The new 2022 Porsche 718 Cayman GT4 RS is one of the few last hurrahs in the automotive industry that stuns enthusiasts with an internal combustion engine, one that is naturally aspirated and has the proper collective of parts to instill automotive bliss.
Powered by the same flat-6-cylinder engine in the new 911 GT3, the GT4 RS is happy to rev to 9,000 rpm to make 493 horsepower and 331 lb-ft of torque. That power figure may be a little short of the new 911 GT3’s 502 horsepower and 346 lb-ft of torque but it’s not due to any detuning. Instead, the GT4 RS’ output is a little down from the need for longer exhaust pipes and intake packaging to fit the confines of the mid-engined setup of the 718 Cayman.
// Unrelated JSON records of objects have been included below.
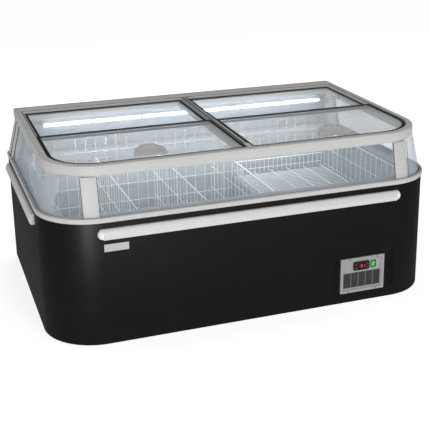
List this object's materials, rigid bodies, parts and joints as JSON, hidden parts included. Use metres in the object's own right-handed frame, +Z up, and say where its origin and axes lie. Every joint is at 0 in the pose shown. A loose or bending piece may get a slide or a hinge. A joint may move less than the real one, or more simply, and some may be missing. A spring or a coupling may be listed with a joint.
{
  "type": "chest freezer",
  "caption": "Island chest freezer with a glass house on top, sliding glass lids in two bays, a wire-lined tank and a front control panel.",
  "frame": {"origin": "on the floor under the centre of the whole object", "axes": "+X along the length, to the right seen from the front; +Y to the rear; +Z up"},
  "size_m": [1.848, 1.196, 0.8042],
  "materials": {
    "black_paint": "satin black coat",
    "steel": "galvanised",
    "foam": null,
    "white_liner": "smooth, satin",
    "trim_grey": "satin light grey",
    "grip_grey": "fine moulded texture",
    "black_plastic": "satin",
    "button_grey": "soft",
    "clear_glass": "clear",
    "white_wire": "powder coated wire",
    "switch_green": "translucent green",
    "lamp_white": "diffusing tube",
    "plate_white": "blank plate"
  },
  "bodies": {
    "root": {"outer_shell": "black_paint", "rear_panel": "steel", "base_tray": "steel", "condenser": "steel", "fan_motor": "steel", "insulation": "foam", "tank_liner": "white_liner", "collar": "white_liner", "rim_front": "trim_grey", "rim_surround": "trim_grey", "post_front_left": "trim_grey", "post_front_right": "trim_grey", "rear_wall": "trim_grey", "top_rail_front": "trim_grey", "top_frame_surround": "trim_grey", "centre_mullion": "trim_grey", "control_panel": "trim_grey", "bumper_front": "trim_grey", "bumper_front_cap_left": "trim_grey", "bumper_front_cap_right": "trim_grey", "bumper_left": "trim_grey", "bumper_right": "trim_grey", "foot_front_left": "black_plastic", "foot_front_right": "black_plastic", "foot_rear_left": "black_plastic", "foot_rear_right": "black_plastic", "compressor": "black_plastic", "cord_gland": "black_plastic", "intake_grille": "black_plastic", "controller": "black_plastic", "switch_bezel": "black_plastic", "glass_front": "clear_glass", "glass_left": "clear_glass", "glass_right": "clear_glass", "grid_rear": "white_wire", "grid_front": "white_wire", "grid_left": "white_wire", "grid_right": "white_wire", "divider_1": "white_wire", "divider_2": "white_wire", "divider_3": "white_wire", "hump_rack": "white_wire", "lamp": "lamp_white", "name_plate": "plate_white"},
    "lid_front_left": {"lid_front_left_frame": "black_plastic", "lid_front_left_glass": "clear_glass", "lid_front_left_handle": "grip_grey"},
    "lid_front_right": {"lid_front_right_frame": "black_plastic", "lid_front_right_glass": "clear_glass", "lid_front_right_handle": "grip_grey"},
    "lid_rear_left": {"lid_rear_left_frame": "black_plastic", "lid_rear_left_glass": "clear_glass"},
    "lid_rear_right": {"lid_rear_right_frame": "black_plastic", "lid_rear_right_glass": "clear_glass"},
    "fan": {"fan_blades": "grip_grey"},
    "rocker": {"switch_rocker": "switch_green"},
    "button_up_body": {"button_up": "button_grey"},
    "button_down_body": {"button_down": "button_grey"},
    "button_set_body": {"button_set": "button_grey"},
    "button_defrost_body": {"button_defrost": "button_grey"}
  },
  "joints": [
    {"name": "lid_front_left_slide", "type": "slide", "parent": "root", "child": "lid_front_left", "axis": [0, 0.9997, 0.0234], "range_m": [0, 0.458]},
    {"name": "lid_rear_left_slide", "type": "slide", "parent": "root", "child": "lid_rear_left", "axis": [0, -0.9997, -0.0234], "range_m": [0, 0.27]},
    {"name": "lid_front_right_slide", "type": "slide", "parent": "root", "child": "lid_front_right", "axis": [0, 0.9997, 0.0234], "range_m": [0, 0.458]},
    {"name": "lid_rear_right_slide", "type": "slide", "parent": "root", "child": "lid_rear_right", "axis": [0, -0.9997, -0.0234], "range_m": [0, 0.27]},
    {"name": "fan_spin", "type": "hinge", "parent": "root", "child": "fan", "pos_m": [0.511, -0.434, 0.145], "axis": [0, 1, 0], "continuous": true},
    {"name": "switch_rock", "type": "hinge", "parent": "root", "child": "rocker", "pos_m": [0.567, -0.573, 0.184], "axis": [1, 0, 0], "range_deg": [-14, 0]},
    {"name": "button_up_press", "type": "slide", "parent": "root", "child": "button_up_body", "axis": [0, 1, 0], "range_m": [0, 0.0006], "stiffness_N_per_m": 400},
    {"name": "button_down_press", "type": "slide", "parent": "root", "child": "button_down_body", "axis": [0, 1, 0], "range_m": [0, 0.0006], "stiffness_N_per_m": 400},
    {"name": "button_set_press", "type": "slide", "parent": "root", "child": "button_set_body", "axis": [0, 1, 0], "range_m": [0, 0.0006], "stiffness_N_per_m": 400},
    {"name": "button_defrost_press", "type": "slide", "parent": "root", "child": "button_defrost_body", "axis": [0, 1, 0], "range_m": [0, 0.0006], "stiffness_N_per_m": 400}
  ]
}
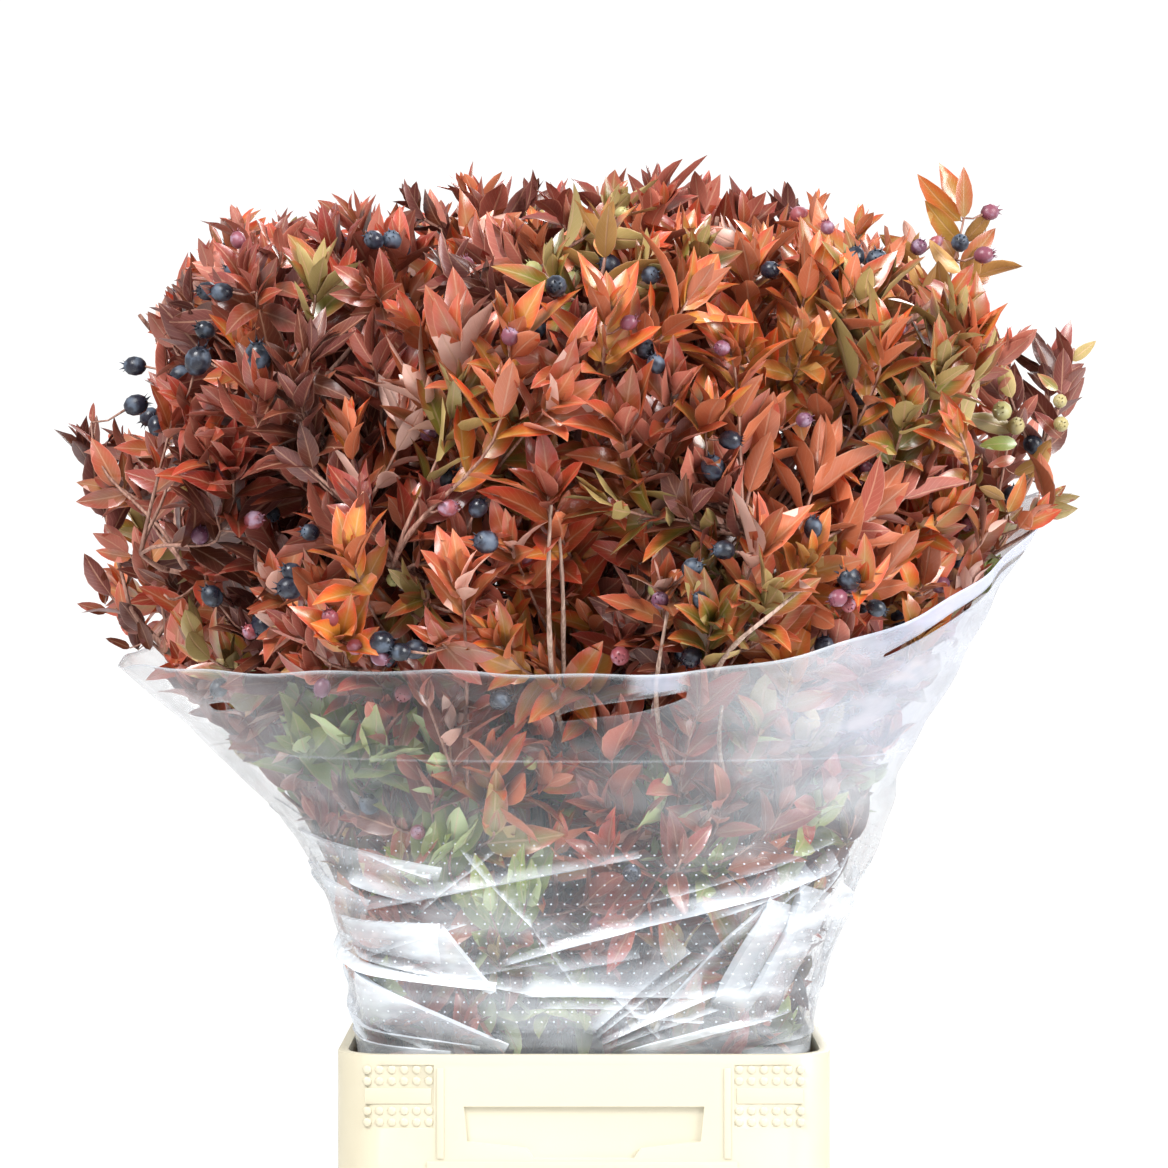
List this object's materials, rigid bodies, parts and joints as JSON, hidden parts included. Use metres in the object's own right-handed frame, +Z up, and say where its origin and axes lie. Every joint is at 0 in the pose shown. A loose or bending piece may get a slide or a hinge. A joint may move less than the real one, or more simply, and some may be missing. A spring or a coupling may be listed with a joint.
{
  "type": "common myrtle bunch in container",
  "caption": "Bunch of cut berried common myrtle in red autumn leaf, held in a clear film sleeve and standing in a moulded flower container.",
  "frame": {"origin": "middle of the container's flat underside", "axes": "+Z up along the bunch, +X to the right and -Y towards the viewer of the pictured side, +Y along the container's long side"},
  "size_m": [0.6647, 0.6331, 0.8818],
  "materials": {
    "container": "satin cream moulded plastic",
    "sleeve": "clear glossy film",
    "bark": "rough grey-brown bark",
    "rust": "satin rust-red leaf",
    "copper": "satin orange-red leaf",
    "maroon": "satin dark maroon leaf",
    "olive": "satin olive leaf"
  },
  "bodies": {
    "root": {"container": "container", "sleeve": "sleeve", "stem_crown_top_1": "bark", "stem_crown_top_2": "bark", "stem_crown_top_3": "bark", "stem_crown_top_4": "bark", "stem_shoulder_1": "bark", "stem_shoulder_2": "bark", "stem_shoulder_3": "bark", "stem_shoulder_4": "bark", "stem_shoulder_5": "bark", "stem_shoulder_6": "bark", "stem_shoulder_7": "bark", "stem_shoulder_8": "bark", "stem_flank_1": "bark", "stem_flank_2": "bark", "stem_flank_3": "bark", "stem_flank_4": "bark", "stem_flank_5": "bark", "stem_flank_6": "bark", "stem_flank_7": "bark", "stem_flank_8": "bark", "stem_sprig_top_right": "bark", "stem_sprig_far_right": "bark", "stem_sprig_left": "bark", "crown_top_1": "copper", "crown_top_2": "rust", "crown_top_3": "copper", "crown_top_4": "rust", "shoulder_1": "copper", "shoulder_2": "rust", "shoulder_3": "rust", "shoulder_4": "copper", "shoulder_5": "rust", "shoulder_6": "rust", "shoulder_7": "copper", "shoulder_8": "rust", "flank_1": "maroon", "flank_2": "rust", "flank_3": "olive", "flank_4": "maroon", "flank_5": "rust", "flank_6": "olive", "flank_7": "maroon", "flank_8": "rust", "sprig_top_right": "olive", "sprig_far_right": "maroon", "sprig_left": "rust", "sleeve_leaves_1": "olive", "sleeve_leaves_2": "rust", "sleeve_leaves_3": "olive", "sleeve_leaves_4": "rust", "sleeve_leaves_5": "olive", "sleeve_leaves_6": "rust"}
  },
  "joints": []
}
There’s also a lot of different materials used throughout the 418 Cayman GT4 RS not only making it unique but adding a performance-enhancing purpose to every single change. There are carbon fiber inlets where the Cayman’s rear quarter windows would otherwise go and inlets behind the doors to all feed the high-revving flat-6 fresh air to be mixed and compressed with premium fuel. There’s also a unique design to the dry-sump oil tank system. Apart from these few differences, the Cayman GT4 RS’ 4.0-liter engine is mostly what you get in the new GT3.
Where things live up to the modern-day conception of a Porsche RS vehicle is that there is no availability of a manual transmission. Instead, the 718 Cayman GT4 RS is left to lightning-fast shifts through a 7-speed PDK dual-clutch transmission, which is perfectly fine considering the potential track performance that you’ll get out of this “track-focused” Cayman. Moreover, the gearing of the transmission doesn’t suffer from tall gearing as some have complained about in the GT4 manual. Second gear in the new GT4 RS actually tops out at 65 mph, which brings home the new point. Zero to 60 mph takes place in 3.2 seconds with a top speed claimed at 196 mph.
As a Porsche RS vehicle, the GT4 RS has far more reworking apart from its engine and “looks.” There’s a reworking of the suspension system with stiffer springs, adaptive Bilstein dampers, spherical ball joints in place of all rubber bushings, and a great adjustment of camber and toe to allow hardcore track junkies to really dial in their preferred set up to match specific track environments.
There are plentiful weight savings as you could imagine in the GT4 RS, which starts with it weighing about 50 pounds less than a PDK-equipped GT4. The front fenders are fiberglass reinforced plastic, rear windows are lightweight glass, sound-deadening is reduced, even the carpet is a lightweight type along with the door panels having the pull straps instead of handles.
There’s plentiful carbon fiber used for the hood, mirrors, intakes, and swan necks holding the caron fiber wing in place. A Weissach Pack opens up the availability of forged magnesium wheels in place of the alloy forged variety. In all, the new GT4 RS tips the scale at 3,227 pounds and lops off about 40 pounds if you opt for the Weissach Package.
The aero adds extra downforce but not to add any unwanted drag. The track is wider up front, but the rear track remains the same as the GT4. Michelin Pilot Sport Cup 2 R tires are available in place of the standard Pilot Sport Cup 2 rubber wrapping the 20-inch wheels that are the same size as the GT4.
Braking is handled by the same standard steel brakes from the new 911 GT3 with an availability of a Carbon-Ceramic setup.
To top it all off as a serious machine not to be completely overshadowed by its 911 brethren, the new Porsche 718 Cayman GT4 RS captures a Nürburgring time of 7:04, which is just 9 seconds slower than the new 911 GT3. That’s WILD!!! Especially at an MSRP of $143,050! However, as you read this, we’re pretty sure the new GT4 RS is sold out for now. Considering what we see here will probably be the last generation for such an internal combustion engine vehicle moving to a variation of the Mission R race car concept EV soon, it may behoove you to ask and plead with your local Porsche dealership for one of these things.